Art, for Bianca Severijns, reflects her versatile, multicultural world and explores subjective narratives within the context of being uprooted and displaced. Her recent artworks stem from times of war and crisis and render new realities characterized by destruction, loss, and chaos on the one hand, with the hope of acclimation, unification, and revival on the other. Engaging paper as her medium, she finds that her self-developed technique of paper-tearing is a highly meditative process. It results in hundreds of small paper pieces with rough, rugged edges - representing life's imperfection.

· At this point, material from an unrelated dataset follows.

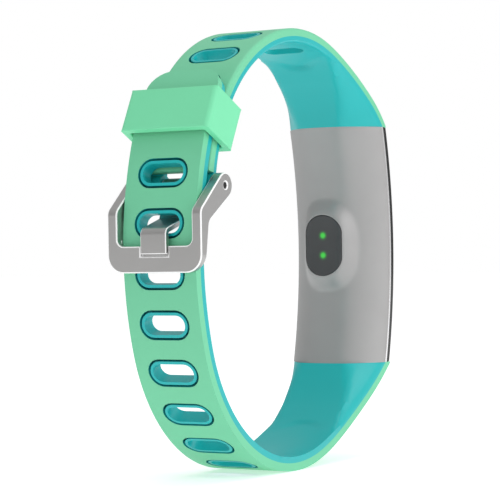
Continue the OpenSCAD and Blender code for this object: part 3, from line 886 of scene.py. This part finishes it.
def makeBuckle():
    front, low = buckleLow.y, buckleLow.z
    bend, back = Vector((front, buckle["bend"])), Vector(buckle["backBend"])
    top = tangentPoint(bend, eyeCentre, buckle["eye"], 1)
    under = tangentPoint(back, eyeCentre, buckle["eye"], -1)
    start, end = top - eyeCentre, under - eyeCentre
    turn = end.angle_signed(start)
    if turn > 0:
        turn -= 2 * math.pi
    eye = [eyeCentre + Matrix.Rotation(turn * i / 20, 2) @ start for i in range(21)]
    foot = Vector((front, low))
    outline = [foot] + roundCorner(foot, bend, top, buckle["bendRound"]) + eye
    outline += roundCorner(under, back, Vector((front + buckle["barThick"], low)), buckle["bendRound"])
    outline += [Vector((front + buckle["barThick"], low))]
    body = prism("buckle_frame_body", outline, "X", buckleLow.x, buckleHigh.x)
    half, clear = buckleHigh.x, buckle["clear"]
    corner = Vector((half, low))
    right = roundCorner(Vector((half, clear)), corner, Vector((0, low)), buckle["cornerOut"], 8)
    shape = [Vector((half, clear))] + right + [Vector((-p.x, p.y)) for p in reversed(right)]
    shape += [Vector((-half, clear))]
    cut(body, prism("frontOutline", shape, "Y", front - 5 * mm, front + clear), "INTERSECT")
    inside, barTop = half - buckle["side"], low + buckle["barHigh"]
    right = roundCorner(Vector((inside, clear)), Vector((inside, barTop)), Vector((0, barTop)),
                        buckle["cornerIn"], 6)
    shape = [Vector((inside, clear))] + right + [Vector((-p.x, p.y)) for p in reversed(right)]
    shape += [Vector((-inside, clear))]
    cut(body, prism("opening", shape, "Y", front - 5 * mm, front + clear))
    backAt = front + buckle["barThick"]
    cut(body, cube("barBack", (2 * inside, 10 * mm, 30 * mm), (0, backAt + 5 * mm, 0)))
    recessTop = buckle["recessTop"]
    cut(body, cube("recess", (buckle["recessWide"], 2 * buckle["recess"], recessTop - buckle["recessFrom"]),
                   (0, front, (recessTop + buckle["recessFrom"]) / 2)))
    cut(body, crossRod("eyeBore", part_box("buckle_pin")[1].z - pinMiddle.z, 40 * mm, pinMiddle, 32))
    body.data.materials.append(steelPaint)
    body.data.materials.append(highlightEdgePaint)
    tidyMesh(body)
    # the bevel faces take the white painted highlight
    modify(body, "BEVEL", limit_method="ANGLE", angle_limit=math.radians(40),
           width=buckle["edge"], segments=2, material=1, use_clamp_overlap=False)
    finishMesh(body)
    return body


def makeProng():
    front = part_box("buckle_prong")[0].y + prongShape["thick"] / 2
    fold, back = Vector((front, prongShape["fold"])), Vector(prongShape["back"])
    tip = Vector((front, prongShape["tip"]))
    path = [tip, tip.lerp(fold, 0.3)] + roundCorner(tip, fold, back, prongShape["foldRound"])
    path += roundCorner(fold, back, eyeCentre, prongShape["foldRound"]) + [eyeCentre.copy()]
    half = prongShape["wide"] / 2
    strip = newPiece("buckle_prong_hook", bpy.ops.mesh.primitive_plane_add, size=1)
    ends = [(-half, path[0]), (half, path[0]), (-half, path[1]), (half, path[1])]
    for vertex, (x, spot) in zip(strip.data.vertices, ends):
        vertex.co = (x, spot.x, spot.y)
    for before, after in zip(path[1:], path[2:]):
        pick(strip, lambda v: (Vector((v.co.y, v.co.z)) - before).length < hair, "VERT")
        bpy.ops.mesh.select_mode(type="EDGE")
        step = after - before
        bpy.ops.mesh.extrude_region_move(TRANSFORM_OT_translate={"value": (0, step.x, step.y)})
        done()
    modify(strip, "SOLIDIFY", thickness=prongShape["thick"], offset=0, use_even_offset=True)
    tidyMesh(strip)
    cut(strip, crossRod("prongEye", prongShape["eye"], prongShape["wide"], pinMiddle), "UNION")
    cut(strip, crossRod("prongBore", knuckle["bore"], knuckle["boreLong"], pinMiddle, 32))
    strip.data.materials.append(steelPaint)
    strip.data.materials.append(highlightEdgePaint)
    tidyMesh(strip)
    # the bevel faces take the white painted highlight
    modify(strip, "BEVEL", limit_method="ANGLE", angle_limit=math.radians(50), width=prongShape["edge"],
           segments=2, material=1, use_clamp_overlap=False)
    finishMesh(strip)
    return strip


buckleBody = makeBuckle()
prongHook = makeProng()
dress(buckleBody, "frame", "satin_steel", "buckle_frame")
dress(prongHook, "prong", "satin_steel", "buckle_prong")
print("buckle made")

studio = {"floorSize": 6.0, "air": 0.5, "fromSide": 0.12, "fromAbove": 0.26, "key": 1.05, "top": 0.9}


def panelLight(name, place, size, power):
    data = bpy.data.lights.new(name, "AREA")
    data.shape = "DISK"
    data.size = size
    data.energy = power
    lamp = bpy.data.objects.new(name, data)
    bpy.context.scene.collection.objects.link(lamp)
    lamp.location = place
    lamp.rotation_euler = (-Vector(place)).to_track_quat("-Z", "Y").to_euler()


def makeStudio():
    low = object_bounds()[0]
    floor = newPiece("floor", bpy.ops.mesh.primitive_plane_add, size=studio["floorSize"],
                     location=(0, 0, low.z - hair))
    paint = Paint("paleFloor", (0.93, 0.93, 0.93), 0.9)
    paint.set("Emission Color", (1, 1, 1, 1))
    paint.set("Emission Strength", 0.42)
    floor.data.materials.append(paint.material)
    panelLight("key", (0.6, 0.0, 0.25), 0.4, studio["key"])
    panelLight("top", (0.05, 0.0, 0.7), 0.4, studio["top"])
    world = bpy.data.worlds.new("air")
    world.use_nodes = True
    bpy.context.scene.world = world
    lightAir(world.node_tree)
    bpy.context.scene.view_settings.view_transform = "Standard"


def lightAir(tree):  # white to look at, and brighter as light from the right and from above
    def node(kind, operation=None, *values):
        made = tree.nodes.new(kind)
        if operation:
            made.operation = operation
        for number, value in enumerate(values):
            if hasattr(value, "is_linked"):
                tree.links.new(value, made.inputs[number])
            else:
                made.inputs[number].default_value = value
        return made.outputs

    direction = node("ShaderNodeSeparateXYZ", None, node("ShaderNodeTexCoord")["Generated"])
    side = node("ShaderNodeMath", "MULTIPLY_ADD", direction["X"], studio["fromSide"], studio["air"])[0]
    height = node("ShaderNodeMath", "ABSOLUTE", direction["Z"])[0]
    light = node("ShaderNodeMath", "MULTIPLY_ADD", height, studio["fromAbove"], side)[0]
    seen = node("ShaderNodeLightPath")["Is Camera Ray"]
    background = tree.nodes["Background"]
    tree.links.new(node("ShaderNodeMath", "MAXIMUM", light, seen)[0], background.inputs["Strength"])
    background.inputs["Color"].default_value = (1, 1, 1, 1)


makeStudio()
print("studio lit")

Severijns (b.1964) was born in the Netherlands to a multicultural family. After living in various places for almost twenty years, she plans to relocate back to Europe. While her uprooting was always by choice, her experiences as a new immigrant building a home in a new country became the inspirational foundation from which her art practice sprouted. In her earlier pieces, Severijns sought to analyze the theme of displacement and how the phases of nature intertwine with human conditions, such as forced uprooting, nesting, and revival. In a quest for a more profound exploration of the displacement theme, she began examining the basic needs of uprooted people. She created artworks concentrating on a re-conceptualization of humanitarian first aid, as evident in her signature series, Protective Blankets, which conveys fundamental human rights and needs: security, protection, acceptance, respect, and freedom.

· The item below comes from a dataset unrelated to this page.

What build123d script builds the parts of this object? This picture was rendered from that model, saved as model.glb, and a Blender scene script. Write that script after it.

Severijns' contemporary art is known for her original and distinguished paper practice, in which she aesthetically arranges hundreds of hand-torn pieces of paper into sculptural tapestries, murals, reliefs, and three-dimensional objects. Inspired by minimalistic art and natural cycles, she creates highly detailed abstracts. Her works were exhibited at the 2019 Venice Biennial; Gustav-Lübcke Museum in Hamm, Germany; the 2020 and the 2023 Craft & Design Biennial; Museum of the Seam, Jerusalem, Israel; the 2021 and 2023 Shanghai Paper Biennial; the 2022 International Paper Biennial in Haacht, Belgium; and Periscope Gallery, Tel Aviv, where her first solo exhibition was held in 2019.
Severijns' works are in private collections worldwide, including the Gustav-Lübcke Museum collection. She is a member of the IAPMA (The International Association of Papermakers and Paper Artists).